I am not a real woman. Woman is realness inclusive enough for me thanks, as in: "Feminism the radical notion that women are human beings." You dig? I know other women are real too, without needing to be told this by Hanne Blank or anyone else.

It is undoubtedly wrong to abuse slimmer women's bodies. Just don't do it. I would appreciate some acknowledgement of the extent to which slim women often don't have a problem seeing themselves as the standard and defend it as if it's their birthright. 

Patronizingly lecturing fatter people that their act won't do any good in the long run is not just laughably hypocritical, it is something so many slimz obviously don't believe themselves. So why they expect some fatter people to behave any better than they I don't know.

This capacity to only see your own sin in the "sin eaters" is hardly endearing. As is usual, people seem to keep expecting FALSE superiority to pay out more than it ever does (because it is false natch).

At the base of narrow body standards is not so much fat phobia as those setting them, probably the thin/slim upper middle class/middle types who seem to populate 'obesity research' and the like, have no perspective other than their own.

They are surrounded by people just like them. They are in a state of uncritical assertion of their own spoiled behaviour and rarely encounter the kind of interruption to this, that allowed them to mug us with their BS standard in the first place.

Everyone starts out assuming they are the standard by which all should be measured.

Remember when you were a little kid and you went to nursery/primary school and first realized other kids were weird. Their families weren't just like yours. Yes! Your family's rules, laws, mores, habits, traditions were not the way things must be.

We have to learn not to do similar with bodies as well. Not to use them as the rule to measure others.

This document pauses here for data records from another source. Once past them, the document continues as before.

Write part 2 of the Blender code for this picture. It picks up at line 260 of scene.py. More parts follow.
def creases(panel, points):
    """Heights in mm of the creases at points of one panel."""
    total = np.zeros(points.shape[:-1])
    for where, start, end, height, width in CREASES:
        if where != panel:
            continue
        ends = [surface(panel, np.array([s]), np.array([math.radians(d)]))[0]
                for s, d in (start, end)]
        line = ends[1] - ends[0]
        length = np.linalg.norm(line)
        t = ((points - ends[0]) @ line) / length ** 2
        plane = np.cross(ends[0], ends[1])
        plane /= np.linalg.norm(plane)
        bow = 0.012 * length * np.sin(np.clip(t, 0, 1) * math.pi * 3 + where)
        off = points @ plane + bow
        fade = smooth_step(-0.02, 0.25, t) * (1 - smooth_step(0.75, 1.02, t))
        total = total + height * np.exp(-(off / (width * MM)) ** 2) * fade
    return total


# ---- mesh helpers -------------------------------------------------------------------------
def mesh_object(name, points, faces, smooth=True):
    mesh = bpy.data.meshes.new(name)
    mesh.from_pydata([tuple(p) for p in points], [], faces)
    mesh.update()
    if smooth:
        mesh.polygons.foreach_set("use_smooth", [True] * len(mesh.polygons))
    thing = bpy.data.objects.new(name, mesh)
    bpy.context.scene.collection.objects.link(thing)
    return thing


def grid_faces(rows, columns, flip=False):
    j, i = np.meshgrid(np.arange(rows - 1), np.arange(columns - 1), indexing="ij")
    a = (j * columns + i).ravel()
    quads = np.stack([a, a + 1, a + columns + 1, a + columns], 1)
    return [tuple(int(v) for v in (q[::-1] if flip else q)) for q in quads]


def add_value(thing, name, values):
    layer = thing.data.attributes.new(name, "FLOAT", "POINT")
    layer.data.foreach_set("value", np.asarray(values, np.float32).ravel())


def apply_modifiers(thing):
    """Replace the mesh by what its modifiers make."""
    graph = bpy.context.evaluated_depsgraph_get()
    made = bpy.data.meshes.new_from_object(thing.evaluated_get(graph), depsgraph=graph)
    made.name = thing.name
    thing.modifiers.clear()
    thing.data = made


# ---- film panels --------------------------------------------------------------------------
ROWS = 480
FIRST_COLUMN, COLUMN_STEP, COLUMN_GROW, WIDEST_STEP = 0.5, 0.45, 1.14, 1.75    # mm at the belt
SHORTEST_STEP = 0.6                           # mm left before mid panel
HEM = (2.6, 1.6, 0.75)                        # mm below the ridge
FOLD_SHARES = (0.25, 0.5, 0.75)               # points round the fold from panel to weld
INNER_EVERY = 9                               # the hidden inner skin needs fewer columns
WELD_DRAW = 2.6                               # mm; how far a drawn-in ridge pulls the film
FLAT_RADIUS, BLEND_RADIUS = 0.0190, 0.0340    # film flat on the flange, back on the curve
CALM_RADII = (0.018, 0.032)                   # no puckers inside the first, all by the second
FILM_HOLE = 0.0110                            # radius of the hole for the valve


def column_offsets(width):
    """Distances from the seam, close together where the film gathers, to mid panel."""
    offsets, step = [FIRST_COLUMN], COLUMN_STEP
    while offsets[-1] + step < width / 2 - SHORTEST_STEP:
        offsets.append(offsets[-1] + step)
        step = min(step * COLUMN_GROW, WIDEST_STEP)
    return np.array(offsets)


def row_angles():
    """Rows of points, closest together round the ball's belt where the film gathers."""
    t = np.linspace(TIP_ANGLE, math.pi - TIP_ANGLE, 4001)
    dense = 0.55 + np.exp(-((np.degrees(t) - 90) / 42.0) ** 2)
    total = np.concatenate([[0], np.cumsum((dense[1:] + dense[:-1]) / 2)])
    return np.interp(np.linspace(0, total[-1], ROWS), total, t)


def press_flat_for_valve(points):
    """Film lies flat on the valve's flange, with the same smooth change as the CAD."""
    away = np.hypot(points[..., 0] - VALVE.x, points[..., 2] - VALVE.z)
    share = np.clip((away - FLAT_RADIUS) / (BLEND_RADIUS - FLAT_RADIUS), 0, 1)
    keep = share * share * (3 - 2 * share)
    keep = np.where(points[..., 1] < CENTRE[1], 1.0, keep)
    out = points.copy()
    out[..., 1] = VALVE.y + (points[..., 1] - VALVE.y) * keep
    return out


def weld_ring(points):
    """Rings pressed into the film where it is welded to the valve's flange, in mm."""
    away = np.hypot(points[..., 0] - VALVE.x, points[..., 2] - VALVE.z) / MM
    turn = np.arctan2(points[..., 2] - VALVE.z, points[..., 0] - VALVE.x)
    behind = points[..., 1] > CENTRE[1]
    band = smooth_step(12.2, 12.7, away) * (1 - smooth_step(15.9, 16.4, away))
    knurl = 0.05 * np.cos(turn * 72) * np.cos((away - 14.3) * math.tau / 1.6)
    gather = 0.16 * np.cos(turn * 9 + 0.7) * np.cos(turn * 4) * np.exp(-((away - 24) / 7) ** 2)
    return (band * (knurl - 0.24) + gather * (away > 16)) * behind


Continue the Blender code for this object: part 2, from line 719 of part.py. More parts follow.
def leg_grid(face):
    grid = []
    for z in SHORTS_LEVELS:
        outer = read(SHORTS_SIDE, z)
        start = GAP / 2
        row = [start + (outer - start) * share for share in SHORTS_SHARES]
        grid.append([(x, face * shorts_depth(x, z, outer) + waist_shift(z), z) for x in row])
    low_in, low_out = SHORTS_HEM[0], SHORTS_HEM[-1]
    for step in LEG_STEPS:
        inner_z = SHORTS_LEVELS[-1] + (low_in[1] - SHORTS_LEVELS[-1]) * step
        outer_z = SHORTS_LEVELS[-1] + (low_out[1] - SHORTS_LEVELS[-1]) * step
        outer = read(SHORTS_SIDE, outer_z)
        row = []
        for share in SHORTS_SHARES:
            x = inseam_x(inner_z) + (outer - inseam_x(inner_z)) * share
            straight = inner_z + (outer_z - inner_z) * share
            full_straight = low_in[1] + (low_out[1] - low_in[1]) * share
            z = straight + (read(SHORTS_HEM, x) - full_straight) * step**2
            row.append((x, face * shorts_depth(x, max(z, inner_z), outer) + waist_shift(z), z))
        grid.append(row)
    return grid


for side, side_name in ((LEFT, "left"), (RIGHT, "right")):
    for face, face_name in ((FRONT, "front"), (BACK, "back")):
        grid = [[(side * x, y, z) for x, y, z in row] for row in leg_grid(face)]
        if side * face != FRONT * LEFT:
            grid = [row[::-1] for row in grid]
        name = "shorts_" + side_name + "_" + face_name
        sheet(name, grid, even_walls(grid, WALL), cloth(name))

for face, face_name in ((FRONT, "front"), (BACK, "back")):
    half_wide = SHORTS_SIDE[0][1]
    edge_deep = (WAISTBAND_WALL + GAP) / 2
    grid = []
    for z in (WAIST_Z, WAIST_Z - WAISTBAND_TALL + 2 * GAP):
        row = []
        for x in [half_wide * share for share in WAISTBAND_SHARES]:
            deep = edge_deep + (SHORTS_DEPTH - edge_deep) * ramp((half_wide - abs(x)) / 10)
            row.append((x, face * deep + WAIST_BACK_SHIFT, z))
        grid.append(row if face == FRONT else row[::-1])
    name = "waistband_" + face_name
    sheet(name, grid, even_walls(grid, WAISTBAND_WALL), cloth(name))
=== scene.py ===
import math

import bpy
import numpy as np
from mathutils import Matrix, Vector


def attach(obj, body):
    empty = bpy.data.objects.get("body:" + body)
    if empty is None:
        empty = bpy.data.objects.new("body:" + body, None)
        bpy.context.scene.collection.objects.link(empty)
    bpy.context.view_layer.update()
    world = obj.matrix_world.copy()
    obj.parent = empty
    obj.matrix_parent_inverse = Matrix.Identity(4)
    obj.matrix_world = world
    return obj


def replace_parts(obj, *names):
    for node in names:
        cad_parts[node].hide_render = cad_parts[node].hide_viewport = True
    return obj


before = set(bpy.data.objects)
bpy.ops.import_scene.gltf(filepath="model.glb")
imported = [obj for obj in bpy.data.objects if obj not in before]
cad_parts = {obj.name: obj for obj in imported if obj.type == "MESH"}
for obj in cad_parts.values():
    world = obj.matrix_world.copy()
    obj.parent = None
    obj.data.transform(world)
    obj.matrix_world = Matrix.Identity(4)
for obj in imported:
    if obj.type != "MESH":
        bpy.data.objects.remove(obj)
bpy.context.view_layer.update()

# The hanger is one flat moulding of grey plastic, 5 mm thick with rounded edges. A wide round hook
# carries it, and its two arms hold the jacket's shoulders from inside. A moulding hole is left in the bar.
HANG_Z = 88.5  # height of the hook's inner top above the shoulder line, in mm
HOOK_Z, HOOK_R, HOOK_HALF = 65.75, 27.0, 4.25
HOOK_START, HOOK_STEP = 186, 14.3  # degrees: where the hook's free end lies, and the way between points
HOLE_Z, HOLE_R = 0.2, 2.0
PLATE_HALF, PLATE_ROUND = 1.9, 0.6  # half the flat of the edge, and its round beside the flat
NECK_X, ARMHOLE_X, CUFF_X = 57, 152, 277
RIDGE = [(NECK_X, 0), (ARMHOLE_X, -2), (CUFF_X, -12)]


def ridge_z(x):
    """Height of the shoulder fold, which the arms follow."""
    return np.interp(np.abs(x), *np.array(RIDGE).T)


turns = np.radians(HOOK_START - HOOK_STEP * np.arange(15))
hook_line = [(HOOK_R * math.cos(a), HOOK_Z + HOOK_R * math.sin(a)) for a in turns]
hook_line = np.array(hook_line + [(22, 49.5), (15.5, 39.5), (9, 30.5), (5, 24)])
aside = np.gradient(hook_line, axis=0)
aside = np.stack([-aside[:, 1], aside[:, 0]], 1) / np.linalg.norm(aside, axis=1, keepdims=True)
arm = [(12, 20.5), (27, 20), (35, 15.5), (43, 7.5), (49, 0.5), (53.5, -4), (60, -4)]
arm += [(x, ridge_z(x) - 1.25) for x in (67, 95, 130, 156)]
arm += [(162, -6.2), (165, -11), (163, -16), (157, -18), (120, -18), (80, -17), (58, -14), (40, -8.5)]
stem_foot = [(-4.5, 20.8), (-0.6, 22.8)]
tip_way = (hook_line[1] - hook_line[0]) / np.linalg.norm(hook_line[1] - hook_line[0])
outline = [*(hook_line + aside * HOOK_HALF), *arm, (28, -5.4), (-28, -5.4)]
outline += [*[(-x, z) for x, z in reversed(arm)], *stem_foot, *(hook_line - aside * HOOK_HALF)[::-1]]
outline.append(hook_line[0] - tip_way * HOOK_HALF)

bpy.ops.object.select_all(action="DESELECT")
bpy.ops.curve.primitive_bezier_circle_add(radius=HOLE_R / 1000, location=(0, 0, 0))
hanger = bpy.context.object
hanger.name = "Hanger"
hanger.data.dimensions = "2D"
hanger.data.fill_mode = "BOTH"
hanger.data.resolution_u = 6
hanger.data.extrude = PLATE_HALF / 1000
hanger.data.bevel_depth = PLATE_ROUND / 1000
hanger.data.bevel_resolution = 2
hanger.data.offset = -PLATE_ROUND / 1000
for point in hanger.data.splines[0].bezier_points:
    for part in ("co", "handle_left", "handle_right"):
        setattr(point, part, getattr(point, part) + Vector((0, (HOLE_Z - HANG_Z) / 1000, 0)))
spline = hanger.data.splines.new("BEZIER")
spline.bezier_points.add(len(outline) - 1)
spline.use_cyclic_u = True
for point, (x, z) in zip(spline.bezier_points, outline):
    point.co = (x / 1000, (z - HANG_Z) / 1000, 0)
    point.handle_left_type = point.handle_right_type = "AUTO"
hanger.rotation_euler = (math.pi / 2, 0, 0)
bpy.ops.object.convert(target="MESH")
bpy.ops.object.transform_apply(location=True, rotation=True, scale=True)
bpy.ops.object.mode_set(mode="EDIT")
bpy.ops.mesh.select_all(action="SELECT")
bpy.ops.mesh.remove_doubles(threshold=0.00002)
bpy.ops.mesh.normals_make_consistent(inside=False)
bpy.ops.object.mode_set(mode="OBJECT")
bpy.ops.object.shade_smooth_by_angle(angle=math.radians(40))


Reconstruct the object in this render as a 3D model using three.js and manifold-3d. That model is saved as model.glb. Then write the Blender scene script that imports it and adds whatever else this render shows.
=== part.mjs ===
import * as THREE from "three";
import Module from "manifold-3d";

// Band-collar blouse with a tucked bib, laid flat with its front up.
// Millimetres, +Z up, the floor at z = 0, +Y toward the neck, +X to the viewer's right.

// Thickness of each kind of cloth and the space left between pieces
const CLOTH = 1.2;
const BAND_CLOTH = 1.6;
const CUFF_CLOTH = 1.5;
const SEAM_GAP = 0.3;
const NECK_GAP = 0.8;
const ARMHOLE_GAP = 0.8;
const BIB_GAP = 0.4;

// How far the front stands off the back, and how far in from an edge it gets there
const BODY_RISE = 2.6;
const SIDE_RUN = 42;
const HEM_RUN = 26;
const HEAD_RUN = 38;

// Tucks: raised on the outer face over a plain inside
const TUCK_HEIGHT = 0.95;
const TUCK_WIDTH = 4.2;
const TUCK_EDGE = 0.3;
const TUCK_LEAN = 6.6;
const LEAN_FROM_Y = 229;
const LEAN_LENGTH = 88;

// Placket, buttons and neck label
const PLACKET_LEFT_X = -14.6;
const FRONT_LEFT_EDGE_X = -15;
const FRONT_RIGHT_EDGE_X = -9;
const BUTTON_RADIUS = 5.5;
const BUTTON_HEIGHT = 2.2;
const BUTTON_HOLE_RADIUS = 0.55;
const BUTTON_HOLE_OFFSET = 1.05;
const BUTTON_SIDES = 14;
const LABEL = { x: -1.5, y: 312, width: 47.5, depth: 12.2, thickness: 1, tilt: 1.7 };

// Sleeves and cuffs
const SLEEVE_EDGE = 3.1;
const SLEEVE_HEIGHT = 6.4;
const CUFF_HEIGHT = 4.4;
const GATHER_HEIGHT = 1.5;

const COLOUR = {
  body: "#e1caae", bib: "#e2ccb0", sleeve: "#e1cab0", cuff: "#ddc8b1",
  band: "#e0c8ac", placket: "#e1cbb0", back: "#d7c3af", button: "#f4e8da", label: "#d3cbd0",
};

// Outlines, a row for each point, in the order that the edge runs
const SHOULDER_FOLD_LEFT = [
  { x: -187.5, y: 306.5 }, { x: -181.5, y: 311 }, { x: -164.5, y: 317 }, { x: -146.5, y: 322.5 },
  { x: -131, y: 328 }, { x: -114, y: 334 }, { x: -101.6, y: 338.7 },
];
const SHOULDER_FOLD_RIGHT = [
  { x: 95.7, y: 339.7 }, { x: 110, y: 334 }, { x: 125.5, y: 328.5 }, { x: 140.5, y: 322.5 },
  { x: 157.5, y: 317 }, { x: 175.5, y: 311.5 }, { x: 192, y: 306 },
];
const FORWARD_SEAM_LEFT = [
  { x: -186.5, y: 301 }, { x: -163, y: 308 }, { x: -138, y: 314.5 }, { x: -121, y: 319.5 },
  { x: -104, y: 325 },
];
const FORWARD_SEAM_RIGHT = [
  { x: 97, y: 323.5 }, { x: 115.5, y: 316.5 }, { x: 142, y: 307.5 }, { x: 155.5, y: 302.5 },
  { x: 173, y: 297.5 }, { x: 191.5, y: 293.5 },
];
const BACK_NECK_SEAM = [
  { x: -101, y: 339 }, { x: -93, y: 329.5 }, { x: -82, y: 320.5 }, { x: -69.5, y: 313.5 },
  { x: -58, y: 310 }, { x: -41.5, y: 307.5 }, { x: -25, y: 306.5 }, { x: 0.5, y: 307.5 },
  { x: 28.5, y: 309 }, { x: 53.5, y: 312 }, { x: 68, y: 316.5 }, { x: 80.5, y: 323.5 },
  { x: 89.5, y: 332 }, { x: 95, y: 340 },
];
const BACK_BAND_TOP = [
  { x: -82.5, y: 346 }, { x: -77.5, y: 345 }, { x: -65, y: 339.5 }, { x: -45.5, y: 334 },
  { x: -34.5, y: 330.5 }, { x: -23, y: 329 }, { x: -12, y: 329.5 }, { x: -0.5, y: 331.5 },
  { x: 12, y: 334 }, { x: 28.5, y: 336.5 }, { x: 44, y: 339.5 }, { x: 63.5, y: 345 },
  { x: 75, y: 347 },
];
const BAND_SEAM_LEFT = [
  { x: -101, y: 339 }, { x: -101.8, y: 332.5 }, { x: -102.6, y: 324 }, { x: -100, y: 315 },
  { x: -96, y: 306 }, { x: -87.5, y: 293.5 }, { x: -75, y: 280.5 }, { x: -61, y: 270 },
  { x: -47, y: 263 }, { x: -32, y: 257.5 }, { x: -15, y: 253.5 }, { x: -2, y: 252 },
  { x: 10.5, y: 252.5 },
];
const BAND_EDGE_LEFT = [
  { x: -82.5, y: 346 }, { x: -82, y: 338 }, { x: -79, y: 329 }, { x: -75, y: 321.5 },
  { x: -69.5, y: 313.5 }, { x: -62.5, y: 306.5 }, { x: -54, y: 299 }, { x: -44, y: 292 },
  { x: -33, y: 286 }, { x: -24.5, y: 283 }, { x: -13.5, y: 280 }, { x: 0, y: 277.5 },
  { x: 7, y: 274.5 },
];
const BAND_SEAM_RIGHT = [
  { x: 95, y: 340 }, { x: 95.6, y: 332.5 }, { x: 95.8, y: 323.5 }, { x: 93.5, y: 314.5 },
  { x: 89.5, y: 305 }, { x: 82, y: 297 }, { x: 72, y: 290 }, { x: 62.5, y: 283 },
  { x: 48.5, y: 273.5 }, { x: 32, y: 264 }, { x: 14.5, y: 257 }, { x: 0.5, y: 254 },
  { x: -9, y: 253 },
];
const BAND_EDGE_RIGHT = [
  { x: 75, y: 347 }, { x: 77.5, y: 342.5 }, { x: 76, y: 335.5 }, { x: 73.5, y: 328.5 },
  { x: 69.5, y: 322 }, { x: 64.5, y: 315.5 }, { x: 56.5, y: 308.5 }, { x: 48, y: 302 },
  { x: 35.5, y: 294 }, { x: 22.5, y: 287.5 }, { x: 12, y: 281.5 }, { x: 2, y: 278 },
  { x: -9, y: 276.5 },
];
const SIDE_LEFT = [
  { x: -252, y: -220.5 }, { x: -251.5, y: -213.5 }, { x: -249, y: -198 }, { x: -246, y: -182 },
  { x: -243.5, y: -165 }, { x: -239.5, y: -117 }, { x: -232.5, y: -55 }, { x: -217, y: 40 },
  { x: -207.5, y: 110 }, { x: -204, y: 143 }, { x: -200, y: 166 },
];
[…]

To understand the different associations applied to various body sizes means sensitivities vary. I still remember in the primary school playground, hearing a thin girl protest about how she kept being patronized as barely there. It made her feel insubstantial, lesser somehow and that really angered her.

She was strong, felt healthy and capable-as indeed was my impression of her.

I was taken aback. I'd assumed she wouldn't have any real issues with her body as she was the ideal. I've never forgotten that and made an effort to listen more carefully. To this day, I explain to those fat people who keep this habit. That they are really doing the same underlying thing we all do, using their body as a yardstick to measure others. 

To come across this in fat people doing the same as slim people, is hardly "hypocritical" it means, not every fat person is particularly thoughtful about consequences. Notably, the person who provoked the OP was formerly thin.

The many of us in fat acceptance who've never had any truck with this sort of thing feel that way, because we engage our minds critically and empathetically on the subject. We've thought it through a bit.

That is neither a product of being fat or being involved in fat acceptance, in itself. It would be nice if that wasn't taken for granted.

Of course you are going to fat people who think the same way as so many slimz still do. What would be impressive would be if it ever dawned that this is what fat people still find it difficult to escape.

Frankly, until they found the real woman thing, I was beginning to think slim people didn't get the point about an enforcement of a standard being self defeating. Well seriously, does it look like they do?

It was a little dispiriting knowing they knew it all along, but just allowed things to progress. Now we are being told that it doesn't do any good, as if we couldn't tell from the constant venting of insecurities.

That is actually a female trope now, We are women we are insecure.  I think we could see this collusion in fat hate didn't do much good. It's whether they see the end of that as more of a loss than a gain, for them.